___ Data lines ___

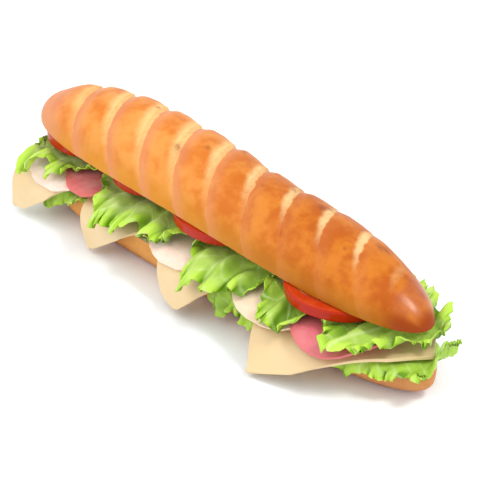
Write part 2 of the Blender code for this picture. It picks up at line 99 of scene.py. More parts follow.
# Scores across the top crust
FIRST_SCORE = -0.1205
SCORE_PITCH = 0.0268
SCORE_SLANT = 0.0126
SLANT_FADE = 0.33
SCORE_SWELL = 0.0031
SCORE_SWELL_AT_NARROW_END = 0.0009
SWELL_FULL_AT = 0.32
SWELL_EASES_FROM = 0.55
SWELL_ENDS_AT = 0.92
SWELL_AT_NOTCH_EDGE = 0.68
SWELL_LESSENS = (0.010, 0.075)
SCORES_START = (-0.148, 0.022)
SCORES_END = (0.128, 0.030)
RELIEF_ENDS = (math.radians(78), math.radians(38))
NOTCH_PHASES = (0.86, 0.06)
LIP_HEIGHT = 0.0007
LIP_RISES = (0.0, 0.035)
LIP_FADES = (0.0, 0.30)

# Shallow dips of the crown: middle, half length and depth
CROWN_DIPS = ((0.026, 0.038, 0.0036), (-0.055, 0.030, 0.0006))

# Fine noises of the crust and the crumb: height, rates along and round the loaf, and layer of the noise
DIMPLES = ((0.00030, 55.0, 2.2, 0.0), (0.00012, 180.0, 6.0, 4.0))
RAGGED_EDGE = ((0.0011, 240.0, 7.0, 2.0), (0.0005, 700.0, 24.0, 7.0))

# Open pores of the crumb: rate, layer of the noise, least value that opens a pore, and depth
PORES = ((420.0, 3.0, 0.10, 1.6), (1100.0, 9.0, 0.05, 0.7))
PORE_DEPTH_ABOVE = 0.0005
PORE_DEPTH_BELOW = 0.0006

# Torn cream of the scores, near the narrow tip and at the blunt one: angles in radians, and share of a piece
SCORE_MIDDLE = -0.17
SCORE_ENDS_AT = (0.95, 1.45)
SCORE_FADES_OVER = (0.85, 1.20)
SCORE_WIDTH = (0.155, 0.21)
CREAM_EDGE = (0.15, 0.26)
CREAM_FADES = (0.0, 0.045)
CREAM_ENDS = (1.45, 0.35)
CREAM_STRENGTHENS = (-0.136, 0.030)

# Tones of the crust, along the loaf, round it and within each piece between two scores; the pinkish tone on
# the rise of each piece is painted shade, and the darker tones low on its sides and under the narrow tip are
# partly painted shade
NEAR_TONES = (-0.060, 0.110)
BLUSH_FADES = (0.02, 0.46)
BLUNT_TIP_BLUSH = (-0.122, 0.018)
BAKE_DEEPENS = (-0.075, 0.150)
BAKE_FULL = (0.105, 0.030)
TAN_STARTS = (math.radians(50), math.radians(36))
BROWN_STARTS = (0.098, 0.036)
BROWN_SIDES = (0.75, 0.55)
BROWN_TIP = (0.137, 0.006)

# Small dark blisters: place along the loaf, angle from the crown, and size
BLISTERS = (
    (-0.0230, 0.06, 0.0014),
    (-0.0420, 0.36, 0.0022),
    (-0.0044, -0.48, 0.0016),
    (0.0374, -0.36, 0.0018),
    (0.0600, -0.27, 0.0030),
    (0.0640, -0.42, 0.0022),
    (0.1031, -0.36, 0.0028),
    (0.1065, -0.44, 0.0024),
    (0.0850, 0.30, 0.0012),
    (-0.0700, -0.30, 0.0014),
    (0.0200, 0.10, 0.0010),
    (-0.1000, -1.00, 0.0024),
    (0.0480, -1.15, 0.0026),
)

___

Return the whole listing exactly.

Output for this exercise:
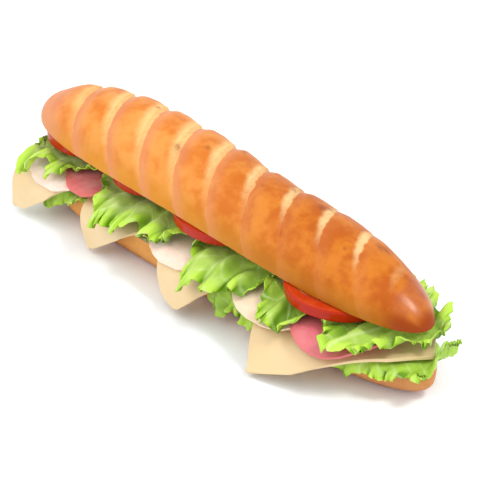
Write part 2 of the Blender code for this picture. It picks up at line 99 of scene.py. More parts follow.
# Scores across the top crust
FIRST_SCORE = -0.1205
SCORE_PITCH = 0.0268
SCORE_SLANT = 0.0126
SLANT_FADE = 0.33
SCORE_SWELL = 0.0031
SCORE_SWELL_AT_NARROW_END = 0.0009
SWELL_FULL_AT = 0.32
SWELL_EASES_FROM = 0.55
SWELL_ENDS_AT = 0.92
SWELL_AT_NOTCH_EDGE = 0.68
SWELL_LESSENS = (0.010, 0.075)
SCORES_START = (-0.148, 0.022)
SCORES_END = (0.128, 0.030)
RELIEF_ENDS = (math.radians(78), math.radians(38))
NOTCH_PHASES = (0.86, 0.06)
LIP_HEIGHT = 0.0007
LIP_RISES = (0.0, 0.035)
LIP_FADES = (0.0, 0.30)

# Shallow dips of the crown: middle, half length and depth
CROWN_DIPS = ((0.026, 0.038, 0.0036), (-0.055, 0.030, 0.0006))

# Fine noises of the crust and the crumb: height, rates along and round the loaf, and layer of the noise
DIMPLES = ((0.00030, 55.0, 2.2, 0.0), (0.00012, 180.0, 6.0, 4.0))
RAGGED_EDGE = ((0.0011, 240.0, 7.0, 2.0), (0.0005, 700.0, 24.0, 7.0))

# Open pores of the crumb: rate, layer of the noise, least value that opens a pore, and depth
PORES = ((420.0, 3.0, 0.10, 1.6), (1100.0, 9.0, 0.05, 0.7))
PORE_DEPTH_ABOVE = 0.0005
PORE_DEPTH_BELOW = 0.0006

# Torn cream of the scores, near the narrow tip and at the blunt one: angles in radians, and share of a piece
SCORE_MIDDLE = -0.17
SCORE_ENDS_AT = (0.95, 1.45)
SCORE_FADES_OVER = (0.85, 1.20)
SCORE_WIDTH = (0.155, 0.21)
CREAM_EDGE = (0.15, 0.26)
CREAM_FADES = (0.0, 0.045)
CREAM_ENDS = (1.45, 0.35)
CREAM_STRENGTHENS = (-0.136, 0.030)

# Tones of the crust, along the loaf, round it and within each piece between two scores; the pinkish tone on
# the rise of each piece is painted shade, and the darker tones low on its sides and under the narrow tip are
# partly painted shade
NEAR_TONES = (-0.060, 0.110)
BLUSH_FADES = (0.02, 0.46)
BLUNT_TIP_BLUSH = (-0.122, 0.018)
BAKE_DEEPENS = (-0.075, 0.150)
BAKE_FULL = (0.105, 0.030)
TAN_STARTS = (math.radians(50), math.radians(36))
BROWN_STARTS = (0.098, 0.036)
BROWN_SIDES = (0.75, 0.55)
BROWN_TIP = (0.137, 0.006)

# Small dark blisters: place along the loaf, angle from the crown, and size
BLISTERS = (
    (-0.0230, 0.06, 0.0014),
    (-0.0420, 0.36, 0.0022),
    (-0.0044, -0.48, 0.0016),
    (0.0374, -0.36, 0.0018),
    (0.0600, -0.27, 0.0030),
    (0.0640, -0.42, 0.0022),
    (0.1031, -0.36, 0.0028),
    (0.1065, -0.44, 0.0024),
    (0.0850, 0.30, 0.0012),
    (-0.0700, -0.30, 0.0014),
    (0.0200, 0.10, 0.0010),
    (-0.1000, -1.00, 0.0024),
    (0.0480, -1.15, 0.0026),
)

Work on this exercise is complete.